## Given data
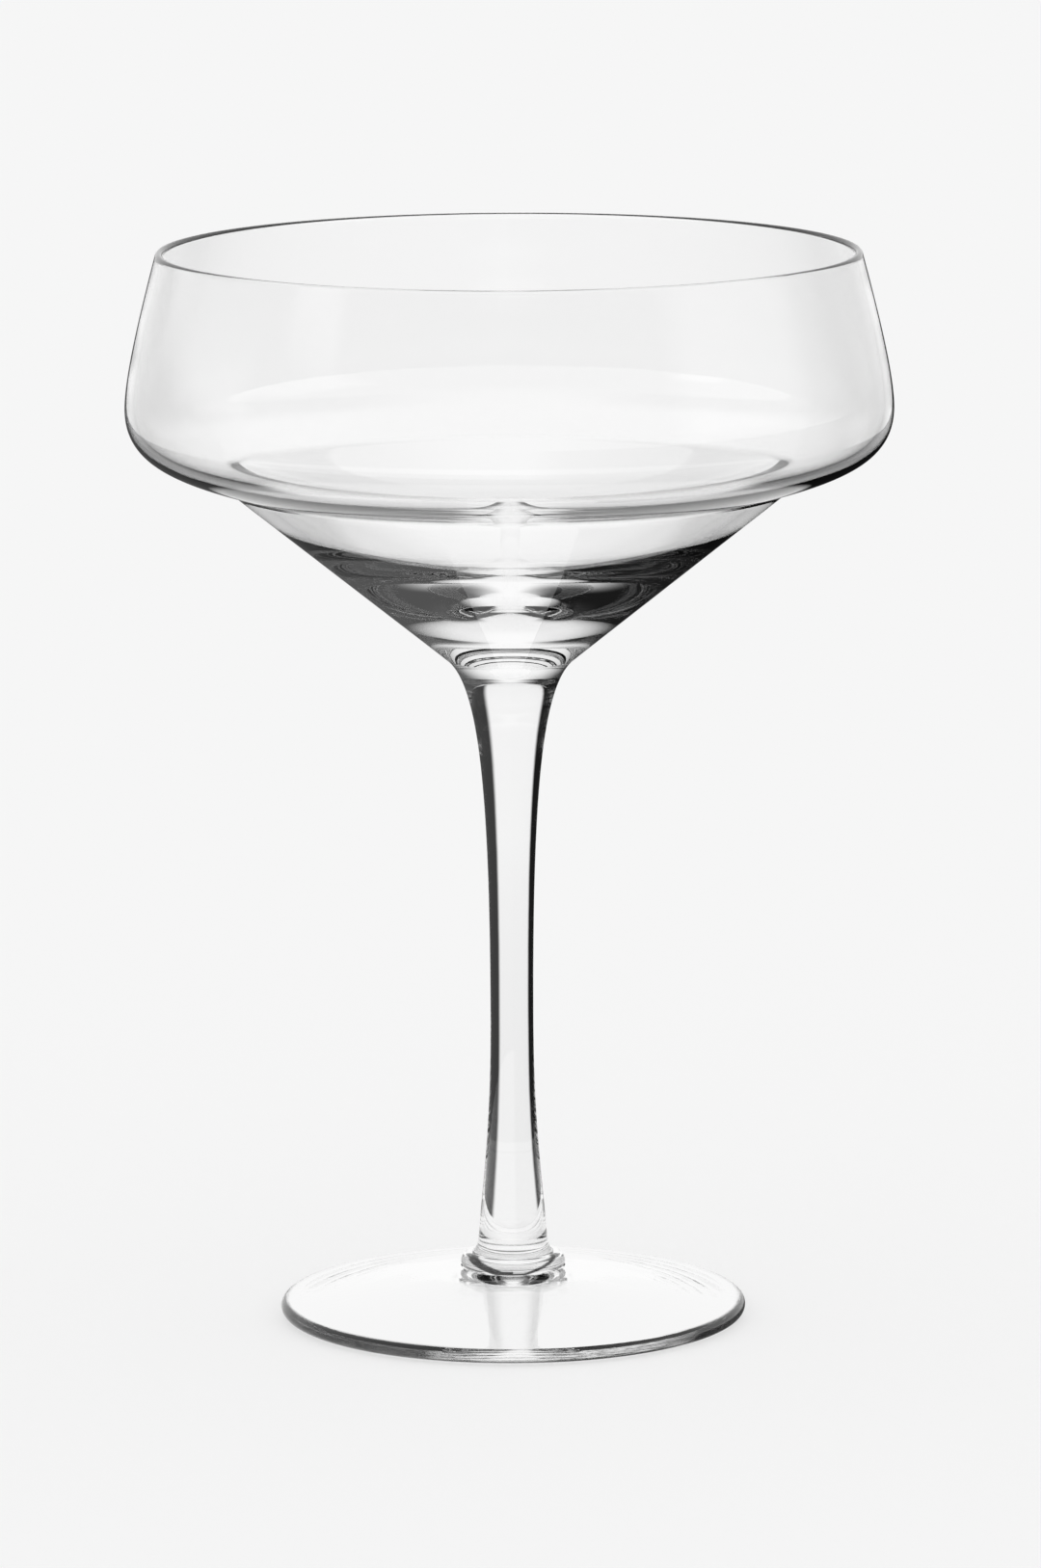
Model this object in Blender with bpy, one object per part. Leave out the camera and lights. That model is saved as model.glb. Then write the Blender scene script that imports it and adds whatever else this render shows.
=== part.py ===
"""Martini glass with a shouldered bowl, in clear hand-made glass.

Four gathers of hot glass are fused one on another, from the table up: the foot, the collar, the
drawn stem and the blown bowl. Each is a solid of revolution about Z, turned from an outline in
the XZ plane. The origin is on the axis, in the plane that the foot stands on.
"""

import math

import bpy
from mathutils import Vector
from mathutils.geometry import interpolate_bezier, intersect_line_line

# Driving dimensions, in metres.
FOOT_RADIUS = 0.0370
FOOT_EDGE = 0.0024
FOOT_RISE = 0.0075
FOOT_WALL = 0.0024
RING_WIDTH = 0.0010
HOLLOW_TURN_RADIUS = 0.0120

COLLAR_RADIUS = 0.0083
COLLAR_HEIGHT = 0.0023
COLLAR_LOWER_ROUND = 0.0004

STEM_LENGTH = 0.0955
STEM_BASE_RADIUS = 0.0067
STEM_ANKLE_RADIUS = 0.00552
STEM_ANKLE_HEIGHT = 0.0020
STEM_WAIST_RADIUS = 0.0034
STEM_WAIST_HEIGHT = 0.0387
STEM_TOP_RADIUS = 0.0101

CONE_HEIGHT = 0.0276
CREASE_RADIUS = 0.0445
SHOULDER_HEIGHT = 0.0125
SHOULDER_RADIUS = 0.0603
WALL_HEIGHT = 0.0246
RIM_RADIUS = 0.0553
RIM_WALL = 0.0012
CREASE_WALL = 0.0018
CONE_WALL = 0.0022
CREASE_ROUND = 0.0020
DISH_SHARE = 0.80

# Slopes of the outlines, from the horizontal, but the rim's from the vertical.
RIM_TILT = math.radians(15.0)
UNDERSIDE_SLOPE = math.radians(17.0)
FOOT_SLOPE = math.radians(11.0)

# Fused faces are modelled this far apart.
JOINT_GAP = 0.0003

BOWL_SEGMENTS = 64
FOOT_SEGMENTS = 64
COLLAR_SEGMENTS = 40
STEM_SEGMENTS = 32

# Heights above the table that follow from the sizes.
COLLAR_TOP_Z = FOOT_RISE + COLLAR_HEIGHT
BOWL_BASE_Z = COLLAR_TOP_Z + STEM_LENGTH
CREASE_Z = BOWL_BASE_Z + CONE_HEIGHT
SHOULDER_Z = CREASE_Z + SHOULDER_HEIGHT
RIM_Z = SHOULDER_Z + WALL_HEIGHT

GLASS_COLOUR = (0.97, 0.975, 0.975, 1.0)
GLASS_IOR = 1.52
POLISHED = 0.01
HAND_WORKED = 0.03


def clear_scene():
    for thing in list(bpy.data.objects):
        bpy.data.objects.remove(thing, do_unlink=True)


def glass(name, roughness):
    """Clear glass, smoother where it is blown than where a tool has shaped it."""
    material = bpy.data.materials.new(name)
    material.use_nodes = True
    surface = material.node_tree.nodes["Principled BSDF"]
    surface.inputs["Base Color"].default_value = GLASS_COLOUR
    surface.inputs["Metallic"].default_value = 0.0
    surface.inputs["Roughness"].default_value = roughness
    surface.inputs["IOR"].default_value = GLASS_IOR
    surface.inputs["Transmission Weight"].default_value = 1.0
    return material


def point(radius, height):
    return Vector((radius, 0.0, height))


def sloping(angle):
    """Unit vector away from the axis, rising at this angle."""
    return Vector((math.cos(angle), 0.0, math.sin(angle)))


def curve(start, start_handle, end_handle, end, pieces):
    """Points of a cubic curve, both ends included."""
    return list(interpolate_bezier(start, start_handle, end_handle, end, pieces + 1))


def arc(centre, radius, start, end, pieces):
    """Points of a round stretch from one angle to another."""
    turn = (end - start) / pieces
    return [centre + radius * sloping(start + turn * step) for step in range(pieces + 1)]


def joined(*stretches):
    """The stretches end to end, with each shared point kept once."""
    outline = [stretches[0][0]]
    for stretch in stretches:
        for place in stretch:
            if (place - outline[-1]).length > 1e-6:
                outline.append(place)
    return outline


def turned(name, outline, segments, material):
    """A closed solid, turned from an outline that leaves the axis, runs down outside and comes back."""
    mesh = bpy.data.meshes.new(name)
    edges = [(index, index + 1) for index in range(len(outline) - 1)]
    mesh.from_pydata(outline, edges, [])
    mesh.materials.append(material)
    piece = bpy.data.objects.new(name, mesh)
    bpy.context.scene.collection.objects.link(piece)
    screw = piece.modifiers.new("turn", "SCREW")
    screw.axis = "Z"
    screw.angle = 2.0 * math.pi
    screw.steps = segments
    screw.render_steps = segments
    screw.use_merge_vertices = True
    screw.merge_threshold = 1e-6
    screw.use_smooth_shade = True
    return piece


def foot():
    """A disc that falls from a pad under the collar to a round edge, hollowed underneath to one wall."""
    edge_round = FOOT_EDGE / 2.0
    edge_centre = point(FOOT_RADIUS - edge_round, edge_round)
    pad_rim = point(COLLAR_RADIUS, FOOT_RISE)
    edge_top = edge_centre + point(0.0, edge_round)
    reach = (edge_top.x - pad_rim.x) / 3.0
    fall = sloping(-FOOT_SLOPE)
    lift = (pad_rim.z - edge_top.z) / 4.0
    top = curve(pad_rim, pad_rim + reach * fall, edge_top + point(-reach, lift), edge_top, 6)
    edge = arc(edge_centre, edge_round, math.pi / 2.0, -math.pi / 2.0, 6)
    ring_inside = edge[-1] + point(-RING_WIDTH, 0.0)
    slope = (pad_rim.z - edge_top.z) / (edge_top.x - pad_rim.x)
    turn = point(HOLLOW_TURN_RADIUS, slope * (ring_inside.x - HOLLOW_TURN_RADIUS))
    hollow_top = point(0.0, FOOT_RISE - FOOT_WALL)
    bend = HOLLOW_TURN_RADIUS / 3.0
    hollow = curve(turn, turn + point(-bend, slope * bend), hollow_top + point(bend, 0.0), hollow_top, 4)
    outline = joined([point(0.0, FOOT_RISE)], top, edge, [ring_inside], hollow)
    return turned("foot", outline, FOOT_SEGMENTS, glass("foot_glass", HAND_WORKED))


def collar():
    """A button of glass pressed flat on the foot: its side stands upright low down and rolls in above."""
    base_z = FOOT_RISE + JOINT_GAP
    top = point(STEM_BASE_RADIUS, COLLAR_TOP_Z)
    low_centre = point(COLLAR_RADIUS - COLLAR_LOWER_ROUND, base_z + COLLAR_LOWER_ROUND)
    widest = low_centre + point(COLLAR_LOWER_ROUND, 0.0)
    over = point(0.55 * (widest.x - top.x), 0.0)
    up = point(0.0, 0.55 * (top.z - widest.z))
    roll = curve(top, top + over, widest + up, widest, 7)
    low = arc(low_centre, COLLAR_LOWER_ROUND, 0.0, -math.pi / 2.0, 3)
    outline = joined([point(0.0, COLLAR_TOP_Z)], roll, low, [point(0.0, base_z)])
    return turned("collar", outline, COLLAR_SEGMENTS, glass("collar_glass", HAND_WORKED))


def cone_fall():
    """Unit vector down the outside of the bowl's cone, which the top of the stem carries on."""
    fall = point(STEM_TOP_RADIUS, BOWL_BASE_Z) - point(CREASE_RADIUS, CREASE_Z)
    return fall.normalized()


def stem():
    """A solid rod drawn out to a waist, trumpet-shaped at the bowl and spread a little at the collar."""
    top = point(STEM_TOP_RADIUS, BOWL_BASE_Z - JOINT_GAP)
    base = point(STEM_BASE_RADIUS, COLLAR_TOP_Z + JOINT_GAP)
    ankle = point(STEM_ANKLE_RADIUS, base.z + STEM_ANKLE_HEIGHT)
    waist = point(STEM_WAIST_RADIUS, COLLAR_TOP_Z + STEM_WAIST_HEIGHT)
    flare = 0.70 * (top.x - waist.x) / -cone_fall().x
    above = point(0.0, 0.68 * (top.z - waist.z))
    upper = curve(top, top + flare * cone_fall(), waist + above, waist, 15)
    below = point(0.0, -0.50 * (waist.z - ankle.z))
    spread = point(-0.40 * (ankle.x - waist.x), 0.27 * (waist.z - ankle.z))
    lower = curve(waist, waist + below, ankle + spread, ankle, 8)
    drop = -0.45 * STEM_ANKLE_HEIGHT * spread.normalized()
    out = point(-0.55 * (base.x - ankle.x), 0.0)
    spur = curve(ankle, ankle + drop, base + out, base, 5)
    outline = joined([point(0.0, top.z)], upper, lower, spur, [point(0.0, base.z)])
    return turned("stem", outline, STEM_SEGMENTS, glass("stem_glass", POLISHED))


def shoulder_outline():
    """The outside of the bowl from the rim to the crease, upright where it is widest."""
    rim = point(RIM_RADIUS, RIM_Z - RIM_WALL / 2.0 * (1.0 - math.sin(RIM_TILT)))
    widest = point(SHOULDER_RADIUS, SHOULDER_Z)
    crease = point(CREASE_RADIUS, CREASE_Z)
    down_wall = Vector((math.sin(RIM_TILT), 0.0, -math.cos(RIM_TILT)))
    above = point(0.0, 0.22 * WALL_HEIGHT)
    wall = curve(rim, rim + 0.27 * WALL_HEIGHT * down_wall, widest + above, widest, 8)
    drop = point(0.0, -0.64 * SHOULDER_HEIGHT)
    along = 0.57 * (SHOULDER_RADIUS - CREASE_RADIUS) * sloping(UNDERSIDE_SLOPE)
    under = curve(widest, widest + drop, crease + along, crease, 10)
    return joined(wall, under)


def inset(outline, wall_start, wall_end):
    """The outline moved inwards by a wall that changes evenly along it."""
    moved = []
    last = len(outline) - 1
    for index, place in enumerate(outline):
        along = (outline[min(index + 1, last)] - outline[max(index - 1, 0)]).normalized()
        inward = Vector((along.z, 0.0, -along.x))
        wall = wall_start + (wall_end - wall_start) * index / last
        moved.append(place + wall * inward)
    return moved


def dish_outline(crease, beyond):
    """The inside below the crease: a round dish that runs into a cone, and a rounded turn at its top."""
    fall = cone_fall()
    inward = Vector((fall.z, 0.0, -fall.x))
    cone_top = point(CREASE_RADIUS, CREASE_Z) + CONE_WALL * inward
    mitre = intersect_line_line(cone_top, cone_top + fall, crease, beyond)[0]
    dish_rim = cone_top + (cone_top.x - DISH_SHARE * CREASE_RADIUS) / -fall.x * fall
    dish_radius = dish_rim.x / -fall.z
    slope = math.atan2(-fall.z, -fall.x)
    dish = arc(dish_rim + dish_radius * inward, dish_radius, -math.pi / 2.0, slope - math.pi / 2.0, 9)
    half_turn = 0.5 * CREASE_ROUND * fall
    turn_end = beyond + 0.5 * (mitre - beyond)
    turn = curve(mitre + 2.0 * half_turn, mitre + half_turn, turn_end, beyond, 4)
    return joined([point(0.0, dish[0].z)], dish[1:], turn)


def bowl():
    """A blown shell on a solid base: floor, inside wall, lip, outside wall, cone and fused base."""
    outside = shoulder_outline()
    inside = inset(outside, RIM_WALL, CREASE_WALL)
    inside.reverse()
    bottom = dish_outline(inside[0], inside[1])
    lip_centre = (inside[-1] + outside[0]) / 2.0
    lip = arc(lip_centre, RIM_WALL / 2.0, RIM_TILT + math.pi, RIM_TILT, 4)
    base = [point(STEM_TOP_RADIUS, BOWL_BASE_Z), point(0.0, BOWL_BASE_Z)]
    outline = joined(bottom, inside[1:], lip[1:-1], outside, base)
    return turned("bowl", outline, BOWL_SEGMENTS, glass("bowl_glass", POLISHED))


def build():
    clear_scene()
    glassware = bpy.data.objects.new("martini_glass", None)
    bpy.context.scene.collection.objects.link(glassware)
    for piece in (foot(), collar(), stem(), bowl()):
        piece.parent = glassware


build()
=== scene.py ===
import math

import bpy
import numpy as np
from mathutils import Matrix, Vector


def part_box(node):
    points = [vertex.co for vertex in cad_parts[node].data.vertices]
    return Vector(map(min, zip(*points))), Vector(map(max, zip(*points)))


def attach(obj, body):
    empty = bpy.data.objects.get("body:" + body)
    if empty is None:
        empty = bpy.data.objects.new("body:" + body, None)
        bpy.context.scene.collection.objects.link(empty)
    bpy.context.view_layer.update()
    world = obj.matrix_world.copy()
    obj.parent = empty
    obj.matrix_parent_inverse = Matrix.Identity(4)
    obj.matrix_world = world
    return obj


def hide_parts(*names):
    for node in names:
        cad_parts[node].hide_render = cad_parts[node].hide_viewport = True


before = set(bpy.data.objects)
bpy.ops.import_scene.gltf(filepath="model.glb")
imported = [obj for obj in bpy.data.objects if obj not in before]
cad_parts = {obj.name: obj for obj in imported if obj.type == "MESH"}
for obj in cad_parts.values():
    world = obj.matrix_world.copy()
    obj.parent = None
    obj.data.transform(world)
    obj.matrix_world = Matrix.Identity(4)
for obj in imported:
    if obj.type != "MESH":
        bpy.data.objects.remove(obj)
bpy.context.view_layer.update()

# Camera. A long lens stands well back, a little above the rim, and looks down ten degrees at the
# stem, so that the mouth and the foot show as narrow ellipses.
camera_place = (0.0015, -1.3651, 0.3222)
camera_pitch = math.radians(9.847)
camera_roll = -0.00405
camera_lens = 201.35
camera_sensor = 36.0
camera_data = bpy.data.cameras.new("camera")
camera_data.sensor_width = camera_sensor
camera_data.lens = camera_lens
camera = bpy.data.objects.new("camera", camera_data)
tilt_down = Matrix.Rotation(math.pi / 2.0 - camera_pitch, 4, "X")
camera.matrix_world = Matrix.Translation(camera_place) @ tilt_down @ Matrix.Rotation(camera_roll, 4, "Z")
bpy.context.scene.collection.objects.link(camera)
bpy.context.scene.camera = camera


# Foot. A gather of clear glass spun out with a paddle into a disc about two and a half millimetres
# thick. It falls from a pad under the collar to a fire-rounded edge, and underneath it is hollow,
# so that it stands on a narrow ring just inside the edge.
foot_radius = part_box("foot")[1][0]
foot_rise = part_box("foot")[1][2]
foot_edge = 0.0024
foot_wall = 0.0024
ring_width = 0.0010
hollow_turn_radius = 0.0120
pad_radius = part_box("collar")[1][0]
foot_fall = math.radians(11.0)
rounds = 288
same_place = 1e-7


def bend(start, start_handle, end_handle, end, count):
    """Cubic curve of count points: the four given points weighted by the Bernstein terms of t, 0 to 1."""
    t = np.linspace(0.0, 1.0, count)[:, None]
    weights = np.hstack([(1 - t) ** 3, 3 * (1 - t) ** 2 * t, 3 * (1 - t) * t ** 2, t ** 3])
    return weights @ np.array([start, start_handle, end_handle, end], float)


def round_edge(centre, radius, start, end, count):
    """Arc of count points: the centre plus the radius times (cos a, sin a), a from start to end."""
    a = np.linspace(start, end, count)[:, None]
    return np.array(centre) + radius * np.hstack([np.cos(a), np.sin(a)])


def chained(*stretches):
    """Stretches of (radius, height) end to end, each repeated point kept once."""
    line = np.vstack(stretches)
    step = np.linalg.norm(np.diff(line, axis=0), axis=1)
    return line[np.concatenate([[True], step > same_place])]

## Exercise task
Your task is to quote the lines above, beginning with the first and ending with the one that holds "clear hand-made glass.".

## Response for this exercise
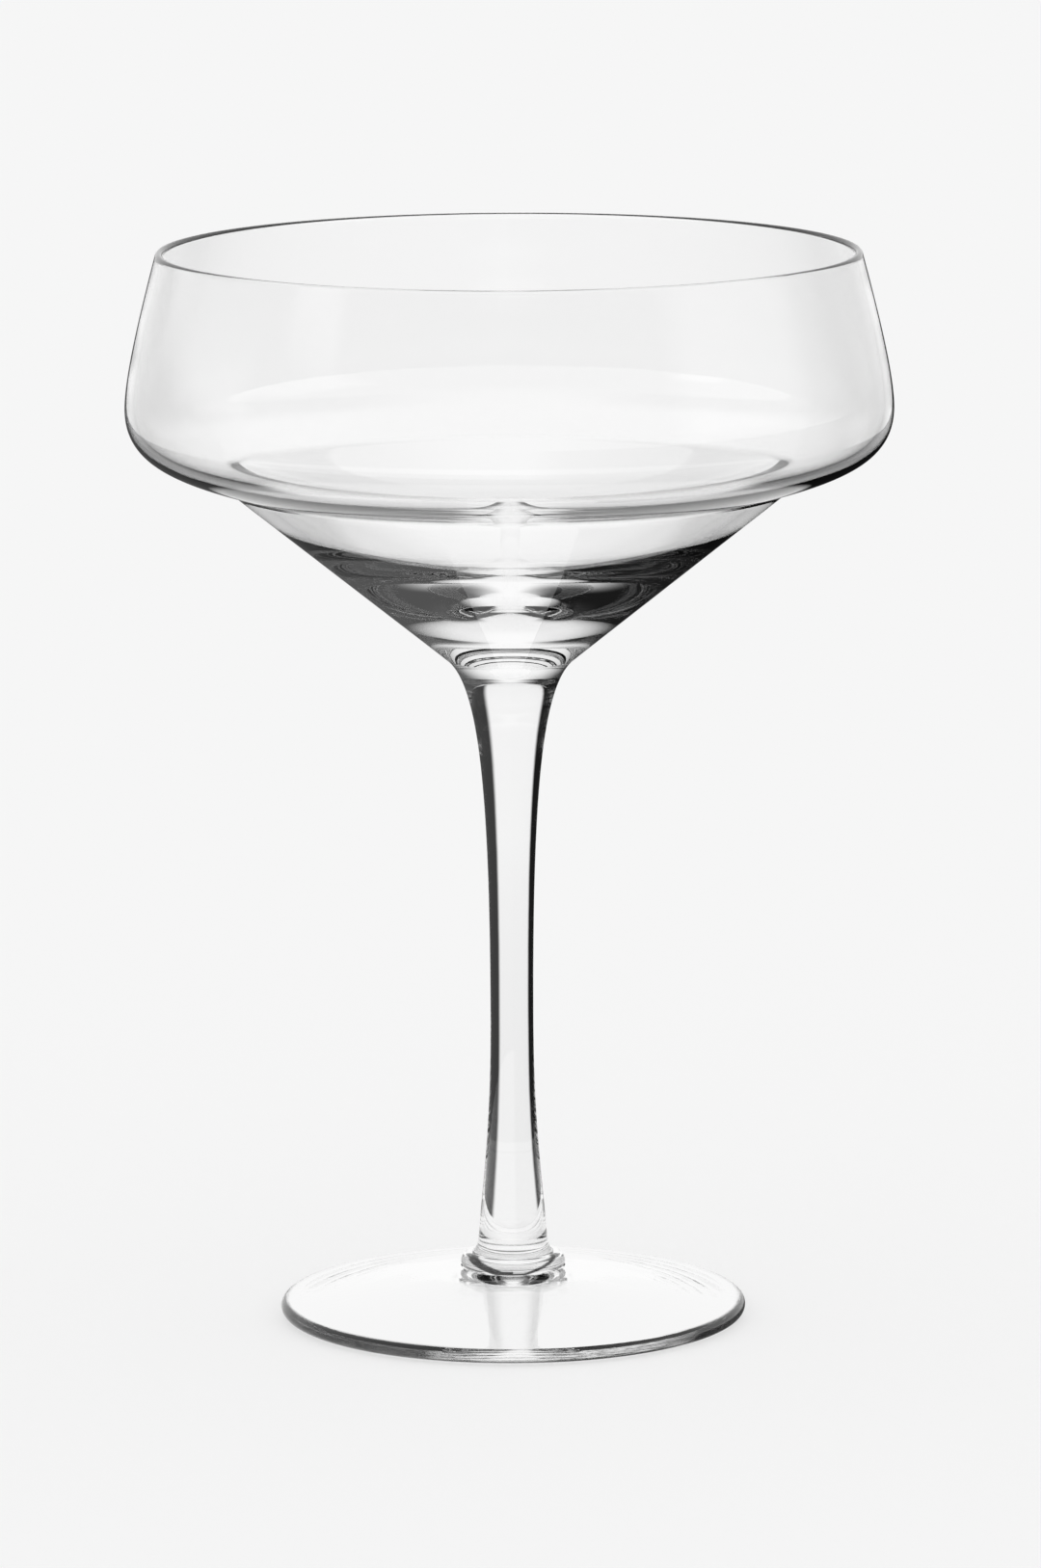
Model this object in Blender with bpy, one object per part. Leave out the camera and lights. That model is saved as model.glb. Then write the Blender scene script that imports it and adds whatever else this render shows.
=== part.py ===
"""Martini glass with a shouldered bowl, in clear hand-made glass.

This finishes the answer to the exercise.